| THE DATA |
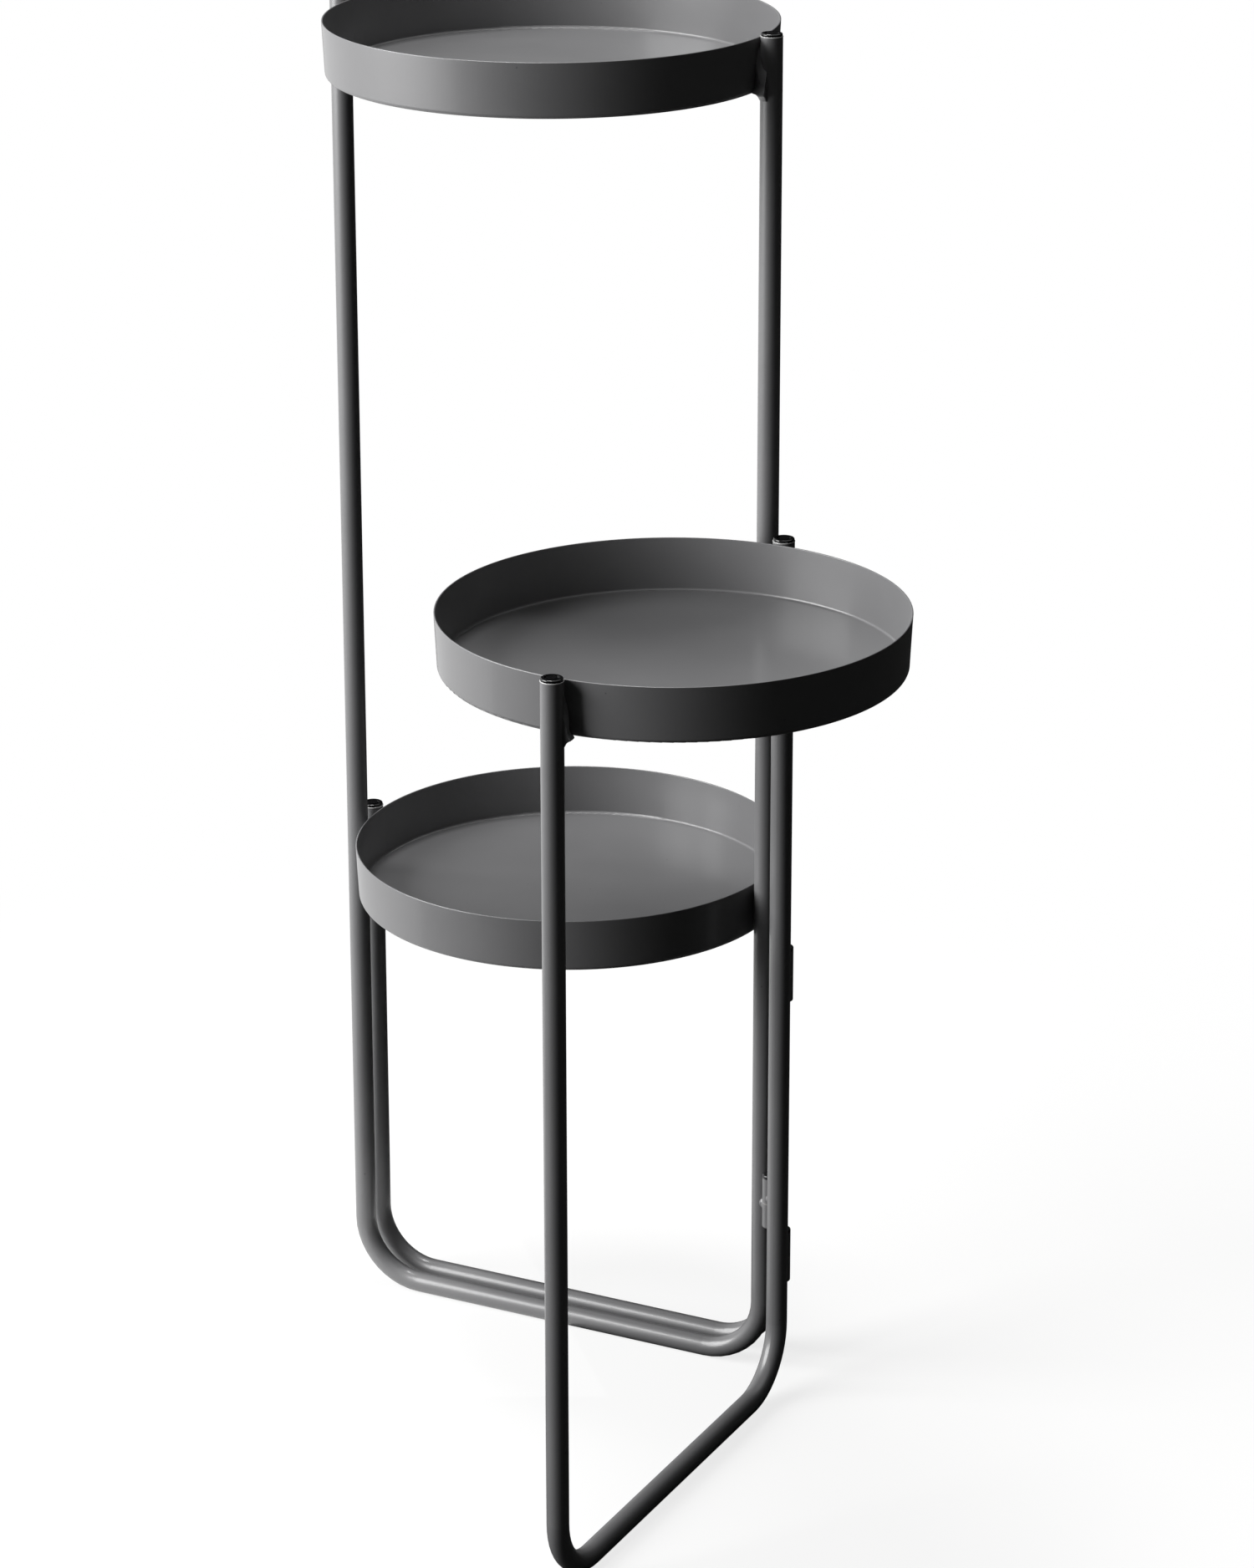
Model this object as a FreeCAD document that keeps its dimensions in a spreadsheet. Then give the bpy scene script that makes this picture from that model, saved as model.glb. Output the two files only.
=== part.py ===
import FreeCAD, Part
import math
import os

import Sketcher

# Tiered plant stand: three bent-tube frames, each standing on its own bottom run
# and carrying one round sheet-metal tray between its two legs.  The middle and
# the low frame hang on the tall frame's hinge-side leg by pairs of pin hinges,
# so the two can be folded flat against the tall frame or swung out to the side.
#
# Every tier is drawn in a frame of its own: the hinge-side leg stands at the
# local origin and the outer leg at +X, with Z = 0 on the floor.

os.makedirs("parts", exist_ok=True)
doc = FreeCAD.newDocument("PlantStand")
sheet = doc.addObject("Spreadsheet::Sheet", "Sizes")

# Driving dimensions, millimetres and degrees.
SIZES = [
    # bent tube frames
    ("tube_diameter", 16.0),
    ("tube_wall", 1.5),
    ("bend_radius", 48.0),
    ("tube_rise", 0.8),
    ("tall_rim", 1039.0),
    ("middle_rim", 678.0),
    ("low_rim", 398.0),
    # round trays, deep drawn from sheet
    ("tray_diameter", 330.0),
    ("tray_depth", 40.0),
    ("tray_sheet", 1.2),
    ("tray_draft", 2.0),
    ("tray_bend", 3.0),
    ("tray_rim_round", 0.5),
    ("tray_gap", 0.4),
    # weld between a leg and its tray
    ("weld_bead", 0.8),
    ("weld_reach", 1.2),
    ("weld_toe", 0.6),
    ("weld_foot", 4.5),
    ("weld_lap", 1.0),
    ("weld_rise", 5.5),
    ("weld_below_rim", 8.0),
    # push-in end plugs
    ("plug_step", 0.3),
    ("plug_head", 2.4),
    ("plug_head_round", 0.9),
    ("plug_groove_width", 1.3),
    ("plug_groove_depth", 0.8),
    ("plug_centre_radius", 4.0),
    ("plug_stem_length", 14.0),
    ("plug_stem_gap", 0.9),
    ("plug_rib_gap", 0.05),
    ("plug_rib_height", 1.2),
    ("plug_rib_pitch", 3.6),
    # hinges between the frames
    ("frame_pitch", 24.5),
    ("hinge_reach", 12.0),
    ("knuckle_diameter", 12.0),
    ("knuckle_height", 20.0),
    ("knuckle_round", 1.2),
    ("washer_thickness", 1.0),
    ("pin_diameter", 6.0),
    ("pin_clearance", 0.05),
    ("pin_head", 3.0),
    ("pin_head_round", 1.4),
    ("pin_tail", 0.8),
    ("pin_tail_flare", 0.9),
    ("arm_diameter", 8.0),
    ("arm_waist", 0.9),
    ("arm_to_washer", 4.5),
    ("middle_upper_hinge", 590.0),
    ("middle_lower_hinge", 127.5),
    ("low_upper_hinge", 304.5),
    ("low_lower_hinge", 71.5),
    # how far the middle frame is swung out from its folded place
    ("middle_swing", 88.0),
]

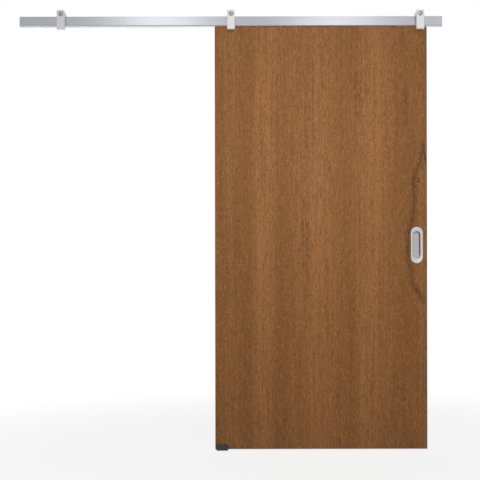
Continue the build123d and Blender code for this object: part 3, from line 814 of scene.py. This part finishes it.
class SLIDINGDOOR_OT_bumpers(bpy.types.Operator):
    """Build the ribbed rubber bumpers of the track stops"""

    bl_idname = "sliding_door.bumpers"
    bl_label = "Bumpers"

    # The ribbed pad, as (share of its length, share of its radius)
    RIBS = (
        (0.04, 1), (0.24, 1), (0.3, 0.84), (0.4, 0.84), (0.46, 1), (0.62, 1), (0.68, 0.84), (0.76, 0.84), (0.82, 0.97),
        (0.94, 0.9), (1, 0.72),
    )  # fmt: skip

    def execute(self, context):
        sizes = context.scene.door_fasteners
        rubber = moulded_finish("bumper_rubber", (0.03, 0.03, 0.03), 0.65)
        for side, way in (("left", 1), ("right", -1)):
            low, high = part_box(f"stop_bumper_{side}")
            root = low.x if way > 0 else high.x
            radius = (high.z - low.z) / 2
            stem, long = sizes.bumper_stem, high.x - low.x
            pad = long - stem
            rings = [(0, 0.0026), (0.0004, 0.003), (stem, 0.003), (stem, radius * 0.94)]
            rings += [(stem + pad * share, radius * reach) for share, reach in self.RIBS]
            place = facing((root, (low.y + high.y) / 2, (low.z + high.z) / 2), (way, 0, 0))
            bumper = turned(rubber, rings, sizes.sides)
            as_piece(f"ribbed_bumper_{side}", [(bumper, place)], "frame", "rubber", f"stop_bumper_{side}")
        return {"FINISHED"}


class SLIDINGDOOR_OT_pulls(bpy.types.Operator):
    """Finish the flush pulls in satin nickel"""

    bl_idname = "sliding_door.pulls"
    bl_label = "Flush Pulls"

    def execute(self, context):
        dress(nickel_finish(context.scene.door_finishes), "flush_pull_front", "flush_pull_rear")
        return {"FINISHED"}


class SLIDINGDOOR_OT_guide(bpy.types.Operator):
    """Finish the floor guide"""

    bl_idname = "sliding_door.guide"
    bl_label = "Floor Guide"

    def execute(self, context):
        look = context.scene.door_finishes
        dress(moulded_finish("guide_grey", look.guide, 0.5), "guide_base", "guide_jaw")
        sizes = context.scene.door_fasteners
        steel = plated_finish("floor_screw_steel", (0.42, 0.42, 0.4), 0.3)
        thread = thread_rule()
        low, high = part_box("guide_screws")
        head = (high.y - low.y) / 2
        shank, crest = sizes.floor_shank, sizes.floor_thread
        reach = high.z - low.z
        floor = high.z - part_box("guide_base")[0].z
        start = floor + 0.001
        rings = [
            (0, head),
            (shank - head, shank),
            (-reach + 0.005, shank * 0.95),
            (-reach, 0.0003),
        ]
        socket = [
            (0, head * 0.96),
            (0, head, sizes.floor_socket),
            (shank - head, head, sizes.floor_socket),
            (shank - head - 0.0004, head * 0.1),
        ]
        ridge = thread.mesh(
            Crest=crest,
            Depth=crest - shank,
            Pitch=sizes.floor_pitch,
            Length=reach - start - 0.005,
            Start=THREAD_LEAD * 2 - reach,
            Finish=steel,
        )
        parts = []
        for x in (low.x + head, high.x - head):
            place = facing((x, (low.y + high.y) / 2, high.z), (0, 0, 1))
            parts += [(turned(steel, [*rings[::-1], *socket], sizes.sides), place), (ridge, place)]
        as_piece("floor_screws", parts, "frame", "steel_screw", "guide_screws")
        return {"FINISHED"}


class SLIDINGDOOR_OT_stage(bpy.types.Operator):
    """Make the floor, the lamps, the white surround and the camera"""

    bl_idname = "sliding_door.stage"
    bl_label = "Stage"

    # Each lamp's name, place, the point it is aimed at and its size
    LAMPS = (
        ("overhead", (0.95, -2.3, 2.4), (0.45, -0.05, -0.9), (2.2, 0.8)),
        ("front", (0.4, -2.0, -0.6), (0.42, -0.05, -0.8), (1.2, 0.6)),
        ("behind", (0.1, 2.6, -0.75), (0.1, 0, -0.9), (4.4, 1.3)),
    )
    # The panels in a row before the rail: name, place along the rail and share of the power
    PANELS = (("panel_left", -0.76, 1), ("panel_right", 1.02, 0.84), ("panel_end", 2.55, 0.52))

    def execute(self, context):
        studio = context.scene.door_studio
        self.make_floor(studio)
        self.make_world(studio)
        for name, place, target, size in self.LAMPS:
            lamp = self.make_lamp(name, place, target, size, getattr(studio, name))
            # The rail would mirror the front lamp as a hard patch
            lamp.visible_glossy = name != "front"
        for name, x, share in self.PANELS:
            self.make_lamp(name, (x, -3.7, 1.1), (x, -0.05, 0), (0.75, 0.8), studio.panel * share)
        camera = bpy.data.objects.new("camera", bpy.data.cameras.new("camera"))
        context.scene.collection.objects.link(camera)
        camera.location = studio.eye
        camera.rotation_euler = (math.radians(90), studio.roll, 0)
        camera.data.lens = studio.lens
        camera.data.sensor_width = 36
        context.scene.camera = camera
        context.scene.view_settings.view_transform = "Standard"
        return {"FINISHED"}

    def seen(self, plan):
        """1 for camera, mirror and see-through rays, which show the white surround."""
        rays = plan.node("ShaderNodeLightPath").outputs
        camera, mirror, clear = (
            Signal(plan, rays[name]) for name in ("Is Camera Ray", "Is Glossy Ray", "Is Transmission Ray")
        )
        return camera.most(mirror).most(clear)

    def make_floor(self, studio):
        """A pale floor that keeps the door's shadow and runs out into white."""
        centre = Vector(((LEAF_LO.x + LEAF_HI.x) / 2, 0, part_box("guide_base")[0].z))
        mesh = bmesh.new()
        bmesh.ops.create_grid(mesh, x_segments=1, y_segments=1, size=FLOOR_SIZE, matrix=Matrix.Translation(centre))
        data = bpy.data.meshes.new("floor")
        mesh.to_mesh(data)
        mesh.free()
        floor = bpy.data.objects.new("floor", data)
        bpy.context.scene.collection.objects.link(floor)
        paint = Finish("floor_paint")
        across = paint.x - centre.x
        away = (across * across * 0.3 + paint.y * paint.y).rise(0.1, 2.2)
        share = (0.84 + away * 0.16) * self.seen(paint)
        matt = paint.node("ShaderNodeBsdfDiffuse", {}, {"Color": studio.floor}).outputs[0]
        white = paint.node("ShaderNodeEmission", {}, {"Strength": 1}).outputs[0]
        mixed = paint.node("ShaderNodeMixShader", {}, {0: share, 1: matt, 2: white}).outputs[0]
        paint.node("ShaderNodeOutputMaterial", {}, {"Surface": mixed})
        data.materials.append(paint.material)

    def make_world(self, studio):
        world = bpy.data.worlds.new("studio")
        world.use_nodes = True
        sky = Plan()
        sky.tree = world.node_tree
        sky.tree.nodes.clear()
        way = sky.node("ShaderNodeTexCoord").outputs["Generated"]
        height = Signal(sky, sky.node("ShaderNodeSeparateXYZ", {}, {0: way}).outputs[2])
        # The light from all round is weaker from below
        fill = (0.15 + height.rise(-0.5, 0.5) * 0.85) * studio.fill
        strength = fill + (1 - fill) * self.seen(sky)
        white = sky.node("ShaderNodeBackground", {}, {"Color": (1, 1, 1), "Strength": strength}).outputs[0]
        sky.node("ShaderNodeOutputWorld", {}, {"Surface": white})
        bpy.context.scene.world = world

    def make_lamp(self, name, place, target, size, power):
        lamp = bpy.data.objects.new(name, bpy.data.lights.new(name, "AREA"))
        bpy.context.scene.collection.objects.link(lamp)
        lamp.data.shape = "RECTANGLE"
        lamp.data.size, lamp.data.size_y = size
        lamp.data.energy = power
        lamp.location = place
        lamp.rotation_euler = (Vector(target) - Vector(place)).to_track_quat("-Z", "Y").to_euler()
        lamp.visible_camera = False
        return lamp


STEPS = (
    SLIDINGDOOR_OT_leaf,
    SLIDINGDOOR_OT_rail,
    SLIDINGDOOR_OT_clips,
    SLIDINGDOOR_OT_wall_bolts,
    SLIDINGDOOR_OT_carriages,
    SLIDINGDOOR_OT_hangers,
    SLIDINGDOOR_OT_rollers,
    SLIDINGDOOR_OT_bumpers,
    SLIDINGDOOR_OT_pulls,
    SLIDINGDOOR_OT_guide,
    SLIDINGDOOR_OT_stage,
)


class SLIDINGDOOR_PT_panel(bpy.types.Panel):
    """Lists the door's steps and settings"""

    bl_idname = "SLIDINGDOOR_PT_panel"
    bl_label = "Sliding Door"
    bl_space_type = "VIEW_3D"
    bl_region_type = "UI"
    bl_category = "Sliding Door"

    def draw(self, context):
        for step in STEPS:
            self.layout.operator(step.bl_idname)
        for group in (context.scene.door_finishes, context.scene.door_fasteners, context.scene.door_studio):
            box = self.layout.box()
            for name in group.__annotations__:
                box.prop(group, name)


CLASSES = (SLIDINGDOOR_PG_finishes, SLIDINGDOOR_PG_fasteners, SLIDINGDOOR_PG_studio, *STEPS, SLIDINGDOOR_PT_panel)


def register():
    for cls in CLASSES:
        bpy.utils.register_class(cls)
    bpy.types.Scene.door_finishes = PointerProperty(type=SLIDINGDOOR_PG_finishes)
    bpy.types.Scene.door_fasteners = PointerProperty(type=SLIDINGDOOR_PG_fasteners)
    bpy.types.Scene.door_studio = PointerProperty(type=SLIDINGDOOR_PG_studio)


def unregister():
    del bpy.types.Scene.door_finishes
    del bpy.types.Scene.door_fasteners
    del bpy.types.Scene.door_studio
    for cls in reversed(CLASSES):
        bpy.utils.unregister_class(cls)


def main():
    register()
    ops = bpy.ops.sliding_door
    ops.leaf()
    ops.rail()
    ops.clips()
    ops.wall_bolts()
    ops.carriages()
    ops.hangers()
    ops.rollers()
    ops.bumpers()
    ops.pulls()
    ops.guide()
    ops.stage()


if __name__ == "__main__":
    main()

| TASK TO CARRY OUT |
Everything from the first line of the material through the line containing "import Sketcher" is to be printed exactly; lines after that are to be left out.

| TASK RESPONSE |
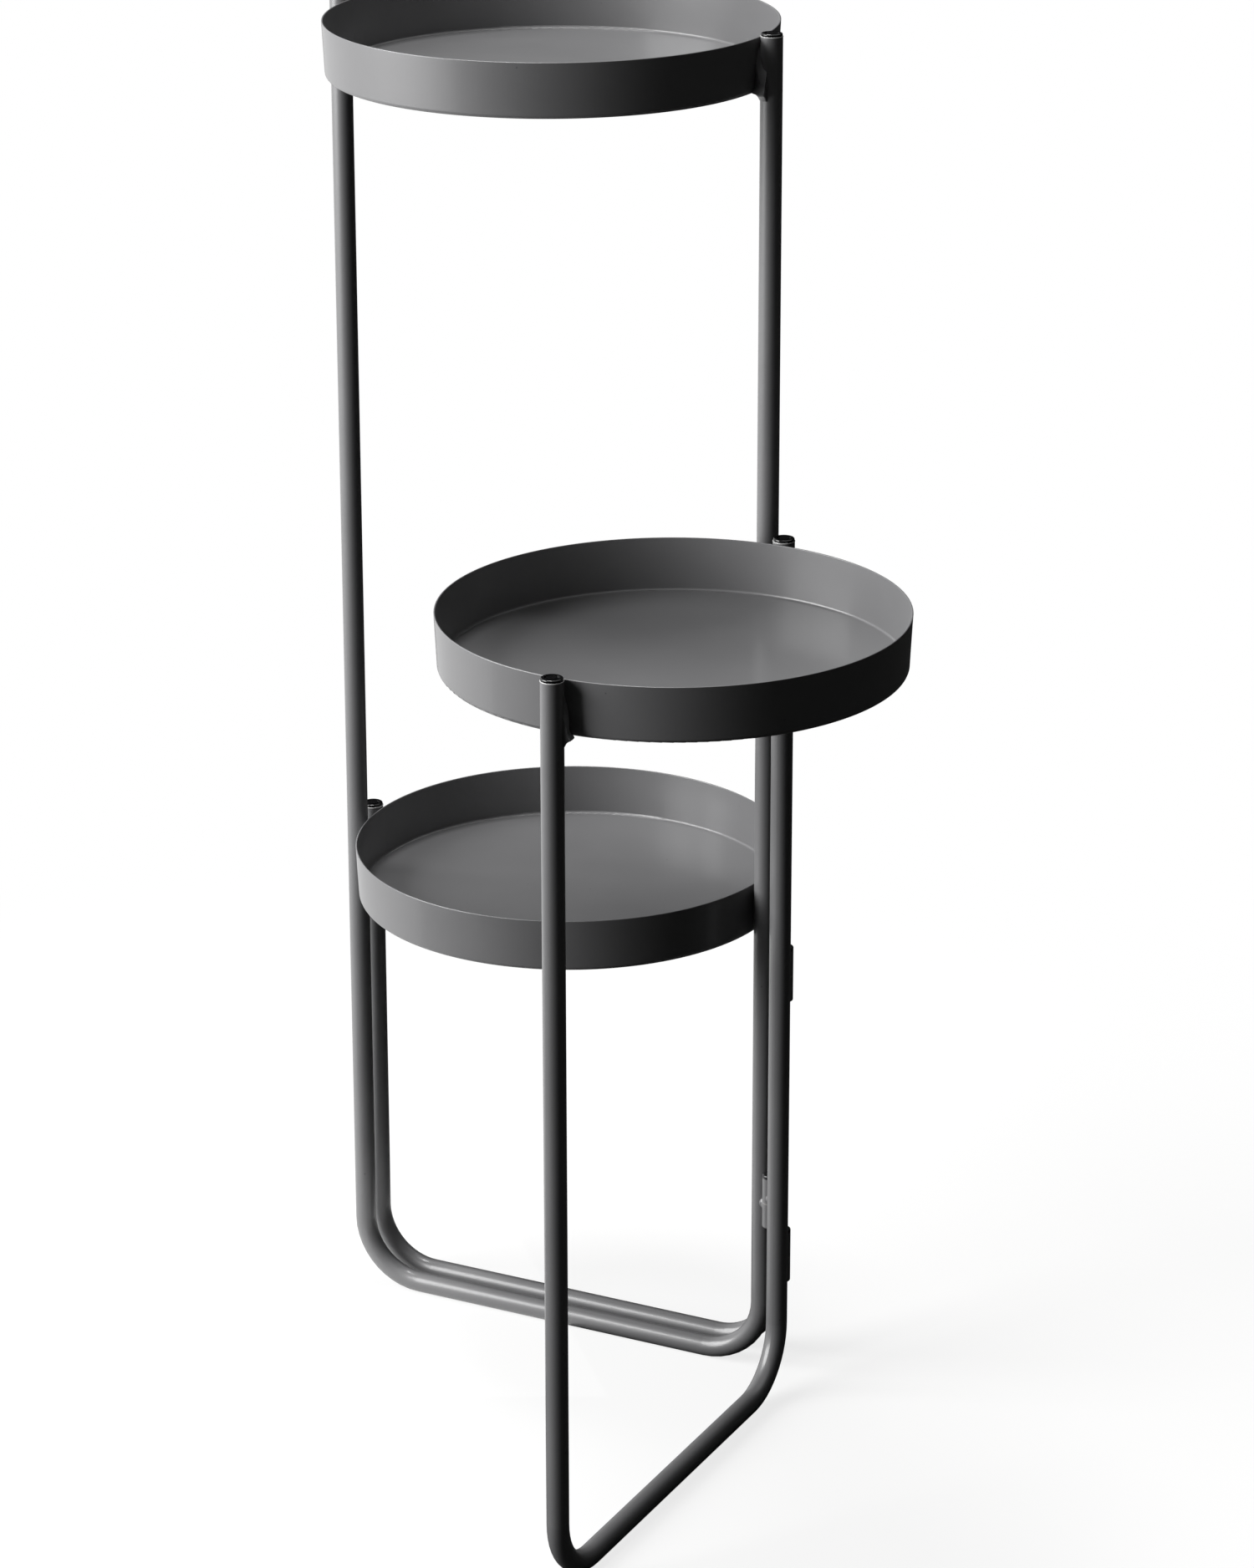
Model this object as a FreeCAD document that keeps its dimensions in a spreadsheet. Then give the bpy scene script that makes this picture from that model, saved as model.glb. Output the two files only.
=== part.py ===
import FreeCAD, Part
import math
import os

import Sketcher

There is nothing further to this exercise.